Чудили мы, как могли.
Кренкель, Матусевич и Марков пили очень много чаю. Однажды я им говорю: [434]
— Давайте это дело вынесем в массы, объявим соревнование: кто больше чаю выпьет.
Те согласились. И начали мы вести подготовку; они тренировались каждый день, а я начал рекламировать.
Вначале была вывешена афиша:
«Алло, алло! Скоро!! Макремат!!!»
И больше ничего.
Что такое Макремат? Никто не знал. Спрашивают у меня. Я тоже «ничего не знаю».
На другой день вывешиваю новую афишу, более подробную, о том, что дирекция, не жалея затрат, послала самолет за Макремат.
И по радио сообщаю: «Скоро будет Макремат».
Шесть дней ежедневно вывешивались афиши с самым разнообразным текстом. Афиши были и со стихами.
Тройка усиленно тренировалась. Я к ним часто подходил:
— Как у вас дела?
Кренкель, вытирая лоб, говорит:
— Да вот, одиннадцатую перевернул, больше не могу.
А Матусевич, красный, вспотевший:
— Я наверно откажусь, не могу за ним угнаться.
Начал его уговаривать: нельзя дело бросать, раз начали, надо доводить до конца. Публика заинтересована, ждет.
Реклама была разнообразной. Я вывешивал листовки в коридорах, в каютах с такими стишками:
«Не хочу я шоколад, А пойду на Макремат. Эй вы! Как вас? Виноват! Скоро ль будет Макремат?»
Разработали предварительно программу выступлений: вначале все пять патефонов, которые были на борту «Челюскина», заряжаю разными пластинками, и они одновременно начинают играть; это выход гладиаторов: Маркова, Кренкеля, Матусевича — Ма-Кре-Мат; все участники входят в черных масках в кают-компанию, садятся за большой стол — каждый против своего чайника; они в белых халатах, с полотенцами — в полном обмундировании; все результаты этого соревнования должны объявляться через рупор публике.

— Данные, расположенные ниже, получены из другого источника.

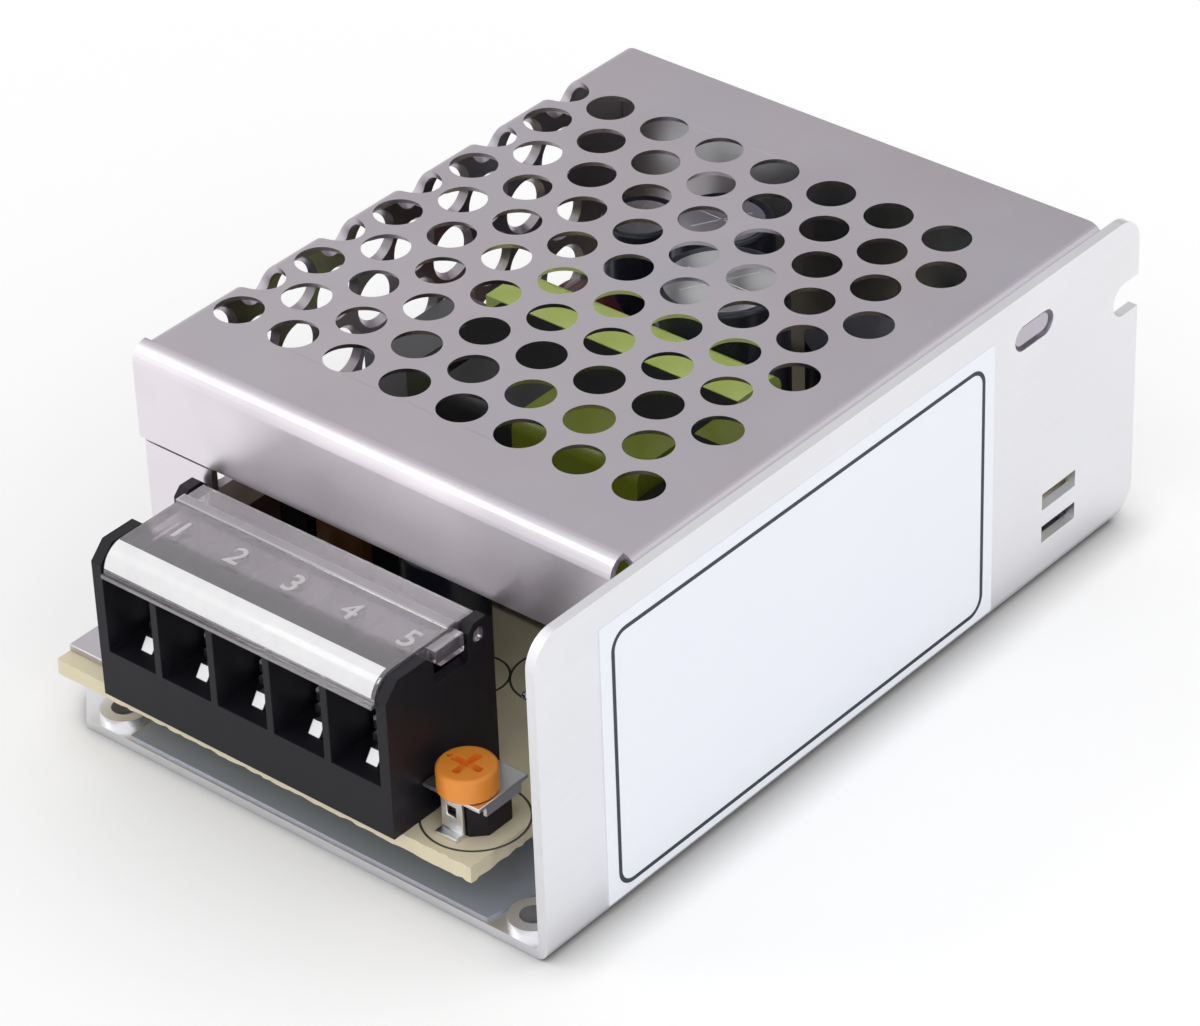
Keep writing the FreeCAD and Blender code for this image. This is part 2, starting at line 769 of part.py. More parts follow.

Макремат должен был начаться в тот день, когда с утра начался аврал, околка ледокола. Это было у острова Колючина. Аврал продолжался семь дней, и Макремат сорвался — ничего не вышло. У меня [435] все время спрашивали, где Макремат. Я говорил, что аврал это и есть Макремат. Все обижались за надувательство.
Кроме кино мы устраивали еще театральные постановки. Сами сочиняли текст.